▸ **Work to do**:
Restate, exactly and only, the lines from the first through the line containing "white studio: what".

▸ **Dataset extract**:
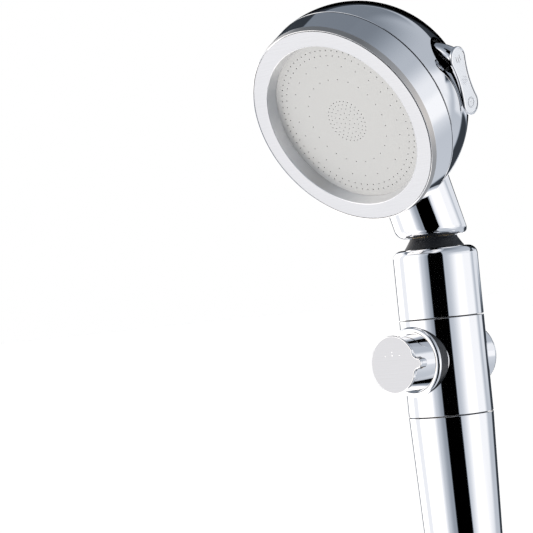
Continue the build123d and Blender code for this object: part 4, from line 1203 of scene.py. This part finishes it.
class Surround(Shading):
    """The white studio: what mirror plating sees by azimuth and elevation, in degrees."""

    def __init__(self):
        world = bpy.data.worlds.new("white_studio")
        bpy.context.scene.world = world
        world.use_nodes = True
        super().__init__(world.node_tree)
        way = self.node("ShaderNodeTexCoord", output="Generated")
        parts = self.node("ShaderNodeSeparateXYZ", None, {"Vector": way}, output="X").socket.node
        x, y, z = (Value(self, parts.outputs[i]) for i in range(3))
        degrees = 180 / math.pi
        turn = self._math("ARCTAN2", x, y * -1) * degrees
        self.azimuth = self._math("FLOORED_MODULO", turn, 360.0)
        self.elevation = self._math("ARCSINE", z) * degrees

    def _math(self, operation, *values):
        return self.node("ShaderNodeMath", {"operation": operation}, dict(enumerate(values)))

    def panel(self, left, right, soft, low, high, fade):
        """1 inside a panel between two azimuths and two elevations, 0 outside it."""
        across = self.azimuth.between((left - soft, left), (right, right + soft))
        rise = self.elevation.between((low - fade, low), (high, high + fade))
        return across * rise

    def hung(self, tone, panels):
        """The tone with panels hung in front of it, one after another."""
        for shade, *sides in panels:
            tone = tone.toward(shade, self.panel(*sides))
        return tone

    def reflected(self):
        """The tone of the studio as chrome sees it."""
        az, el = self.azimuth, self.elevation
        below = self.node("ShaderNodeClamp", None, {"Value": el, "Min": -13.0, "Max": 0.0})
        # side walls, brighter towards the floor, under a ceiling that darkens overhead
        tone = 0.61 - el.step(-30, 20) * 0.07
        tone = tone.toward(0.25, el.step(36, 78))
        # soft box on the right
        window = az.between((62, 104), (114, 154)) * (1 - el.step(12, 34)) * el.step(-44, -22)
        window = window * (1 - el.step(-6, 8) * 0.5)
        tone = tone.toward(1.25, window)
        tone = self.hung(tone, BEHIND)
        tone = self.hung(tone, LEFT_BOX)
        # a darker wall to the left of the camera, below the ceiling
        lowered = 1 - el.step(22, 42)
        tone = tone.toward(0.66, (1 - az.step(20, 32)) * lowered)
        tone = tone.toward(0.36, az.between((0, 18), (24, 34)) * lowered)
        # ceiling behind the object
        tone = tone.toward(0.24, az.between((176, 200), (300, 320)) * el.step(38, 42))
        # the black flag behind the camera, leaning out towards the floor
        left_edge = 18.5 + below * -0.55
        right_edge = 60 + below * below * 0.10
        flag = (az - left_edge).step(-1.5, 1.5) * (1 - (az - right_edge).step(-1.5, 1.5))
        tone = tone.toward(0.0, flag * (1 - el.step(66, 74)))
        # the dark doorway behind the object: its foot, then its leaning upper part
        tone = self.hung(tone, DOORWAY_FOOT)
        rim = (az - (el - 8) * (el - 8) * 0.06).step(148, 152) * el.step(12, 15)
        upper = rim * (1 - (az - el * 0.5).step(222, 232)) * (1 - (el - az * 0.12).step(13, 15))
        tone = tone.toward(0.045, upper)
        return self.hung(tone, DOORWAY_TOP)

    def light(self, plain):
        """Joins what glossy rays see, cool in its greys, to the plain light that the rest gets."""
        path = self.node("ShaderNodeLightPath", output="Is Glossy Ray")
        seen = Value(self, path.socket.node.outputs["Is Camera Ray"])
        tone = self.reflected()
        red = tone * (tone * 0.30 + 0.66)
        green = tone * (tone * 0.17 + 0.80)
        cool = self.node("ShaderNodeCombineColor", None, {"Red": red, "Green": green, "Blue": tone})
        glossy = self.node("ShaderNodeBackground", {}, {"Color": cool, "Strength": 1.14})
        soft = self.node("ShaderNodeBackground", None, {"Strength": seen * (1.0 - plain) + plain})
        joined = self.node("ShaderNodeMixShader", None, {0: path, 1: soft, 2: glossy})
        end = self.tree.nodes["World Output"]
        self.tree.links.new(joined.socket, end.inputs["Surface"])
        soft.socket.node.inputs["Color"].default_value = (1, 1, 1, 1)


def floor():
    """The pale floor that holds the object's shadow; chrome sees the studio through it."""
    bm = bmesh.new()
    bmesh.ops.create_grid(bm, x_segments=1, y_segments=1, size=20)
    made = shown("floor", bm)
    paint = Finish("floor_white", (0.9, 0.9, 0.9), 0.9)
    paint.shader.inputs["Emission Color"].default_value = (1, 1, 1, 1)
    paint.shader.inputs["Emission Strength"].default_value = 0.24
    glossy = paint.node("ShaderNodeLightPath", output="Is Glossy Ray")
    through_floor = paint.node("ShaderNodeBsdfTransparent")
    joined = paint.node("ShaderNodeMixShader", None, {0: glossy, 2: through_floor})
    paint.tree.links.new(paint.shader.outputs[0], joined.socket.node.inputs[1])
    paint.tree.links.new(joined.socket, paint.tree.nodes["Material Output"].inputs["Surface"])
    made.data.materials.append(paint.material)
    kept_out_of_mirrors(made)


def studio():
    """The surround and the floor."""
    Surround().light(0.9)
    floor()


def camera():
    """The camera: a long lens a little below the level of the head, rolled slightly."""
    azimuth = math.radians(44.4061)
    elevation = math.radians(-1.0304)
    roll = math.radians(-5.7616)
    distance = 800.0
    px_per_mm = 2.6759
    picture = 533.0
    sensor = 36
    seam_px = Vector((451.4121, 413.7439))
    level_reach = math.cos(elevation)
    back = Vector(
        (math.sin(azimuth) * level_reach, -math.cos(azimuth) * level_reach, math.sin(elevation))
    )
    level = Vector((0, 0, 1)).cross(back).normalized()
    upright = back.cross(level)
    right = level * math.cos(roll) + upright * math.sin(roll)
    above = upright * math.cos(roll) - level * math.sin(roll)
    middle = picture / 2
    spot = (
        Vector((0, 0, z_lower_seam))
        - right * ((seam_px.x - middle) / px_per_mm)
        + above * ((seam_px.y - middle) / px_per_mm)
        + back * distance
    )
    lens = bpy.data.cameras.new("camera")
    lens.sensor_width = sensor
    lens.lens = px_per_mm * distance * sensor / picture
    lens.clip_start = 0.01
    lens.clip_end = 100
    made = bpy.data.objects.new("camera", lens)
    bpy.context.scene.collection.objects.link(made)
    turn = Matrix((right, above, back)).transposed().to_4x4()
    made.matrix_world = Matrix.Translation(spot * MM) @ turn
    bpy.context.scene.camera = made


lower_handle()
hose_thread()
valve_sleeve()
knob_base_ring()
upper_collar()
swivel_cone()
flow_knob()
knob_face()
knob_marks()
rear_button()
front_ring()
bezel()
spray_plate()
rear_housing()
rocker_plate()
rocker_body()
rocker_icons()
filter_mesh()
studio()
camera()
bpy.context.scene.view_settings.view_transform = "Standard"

▸ **Exercise answer**:
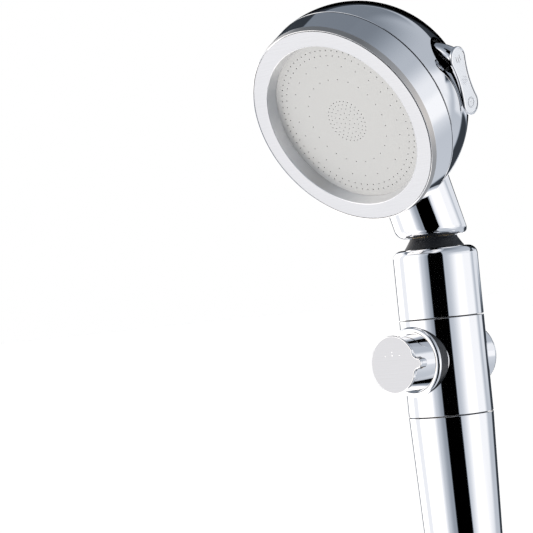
Continue the build123d and Blender code for this object: part 4, from line 1203 of scene.py. This part finishes it.
class Surround(Shading):
    """The white studio: what mirror plating sees by azimuth and elevation, in degrees."""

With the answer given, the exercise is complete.